London, 10th September, 1816

[From Beeston Long [1] to Graham [2]

The question relative to the Register Bill has been put off the last session of Parliament on an understanding that measures to prevent the illicit introduction of slaves form Africa would be recommended to be adopted by the Legislatures of the different sugar colonies, and likewise some mode devised to obtain a general return of the Negro population annually, their increase and decrease.

The Committee of the West India Planters and Merchants have had repeated meetings on this subject, and have agreed to recommend to their Friends in the different islands to take into consideration the enclosed heads of Bills, to form the basis of future proceedings in the several Legislatures.

It is by no means intended to dictate to those who may think it right to take a lead on this most important occasion, but it is essential that some measure should be adopted immediately in the islands, where they can best judge how far it may interfere with the local authorities, or the necessary legal securities on negroes.

[Jamaica. CO137/145]

[1] Beeston Long, Chairman, Society of West India Merchants.

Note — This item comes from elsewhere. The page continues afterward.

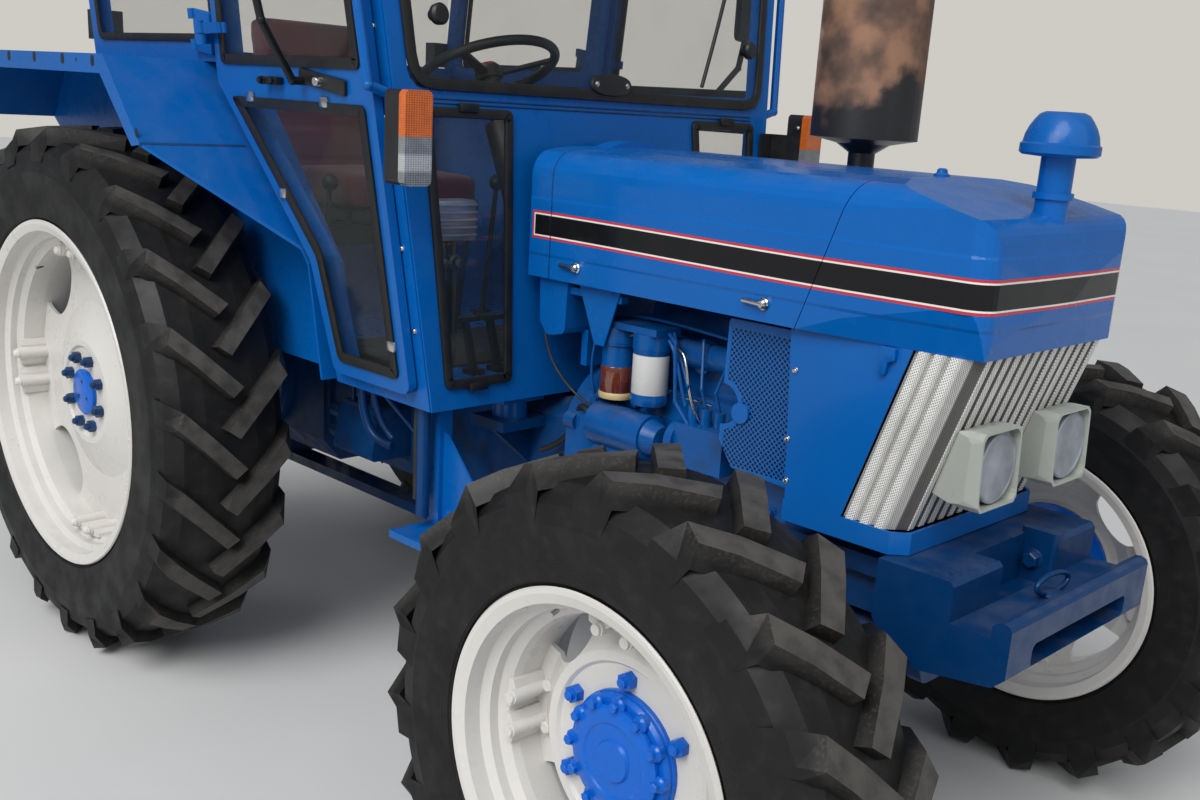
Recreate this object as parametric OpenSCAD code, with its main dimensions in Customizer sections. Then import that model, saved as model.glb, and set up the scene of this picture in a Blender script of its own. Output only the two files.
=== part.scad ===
// Four-wheel-drive utility tractor with a narrow cab, standing on straight wheels.
// Millimetres. +X points forward, +Y to the tractor's left, +Z up, the ground is z = 0.
// Modules are written from the rear axle's centre line and moved to the frame by from_axle().

/* [Chassis] */
// Distance between the front and rear axles
wheelbase = 2200; // [2150:10:2260]
// Front axle to the front lip of the weight
front_reach = 428; // [420:2:450]
// Rear axle to the ball ends of the lower links
rear_reach = 905; // [880:5:940]
// Height of the gearbox underside
gearbox_low = 560; // [540:5:580]
// Half width of the engine block
engine_half_w = 170; // [160:5:180]

/* [Rear wheels] */
// Rear tyre radius at the lug tips
rear_tyre_r = 745; // [735:5:755]
// Rear tyre section width
rear_tyre_w = 345; // [330:5:355]
// Distance between the rear wheel centre planes
rear_track = 1448; // [1440:4:1480]
// Rear rim flange radius
rear_rim_r = 490; // [480:2:500]
// Lugs on each half of a rear tyre
rear_lugs = 22; // [18:1:24]
// Rear lug height over the carcass
rear_lug_h = 32; // [24:2:38]

/* [Front wheels] */
// Front tyre radius at the lug tips
front_tyre_r = 540; // [530:5:548]
// Front tyre section width
front_tyre_w = 285; // [270:5:295]
// Distance between the front wheel centre planes
front_track = 1586; // [1570:4:1620]
// Front rim flange radius
front_rim_r = 330; // [322:2:336]
// Lugs on each half of a front tyre
front_lugs = 18; // [15:1:20]
// Front lug height over the carcass
front_lug_h = 30; // [22:2:34]
// Half distance between the king pins
king_y = 605; // [600:1:612]

/* [Hood] */
// Half width of the hood
hood_half_w = 290; // [284:2:296]
// Height of the hood's top
hood_top = 1535; // [1520:5:1545]
// Height of the hood's lower side edge
hood_low = 1236; // [1226:2:1242]
// Sheet thickness of hood, panels and fenders
sheet = 4; // [3:0.5:5]
// Front axle to the front face of the nose
nose_reach = 290; // [280:5:300]

/* [Cab] */
// Height of the floor pan's underside
floor_z = 940; // [936:2:944]
// Height of the roof's top
roof_top = 2440; // [2420:5:2460]
// Half width of the cab at the floor
cab_foot = 575; // [570:1:580]
// Outward lean of the cab sides in degrees
side_lean = 5.3; // [5:0.1:5.6]
// Rearward rake of the front wall in degrees
front_rake = 6; // [5.6:0.1:6.2]
// Width of the square cab posts
post = 44; // [40:1:48]
// Height of the waist rail and the fender tops
waist_z = 1675; // [1665:5:1685]

/* [Hidden] */
$fn = 48;
LEFT = 1;
RIGHT = -1;
paint = "#1c5fb4";
dark_paint = "#123f7c";
cream = "#e9e4d6";
rubber = "#26262a";
black = "#1b1b1d";
rust = "#6b4a38";
glass = "#a8c0bc";
silver = "#d8d6ce";
rear_x = (rear_reach - wheelbase - front_tyre_r) / 2;
gap = 0.3;
bend_swell = 1.2;

module from_axle() {
    translate([rear_x, 0, 0]) children();
}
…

[2] Nicol Graham, former agent in Kingston for the late Simon Taylor.


Jamaica, 12 June 1817

[From Office of Correspondence of House of Assembly to Agent Hibbert [1]

We have observed that, at a late meeting of the African Institution, Mr Stephen [2] still threatens us with his General Registry Bill; but we confidently rely on the determination of His Majesty's ministers to resist any attempt which the unyielding spirit of that institution may meditate for any parliamentary interference at any time with this colony.

[Jamaica. CO 137/145]

[1] George Hibbert, a West India merchant, Agent for the Island in Great Britain.

2] James Stephen an MP & Director of the African Institution; related by marriage to William Wilberforce.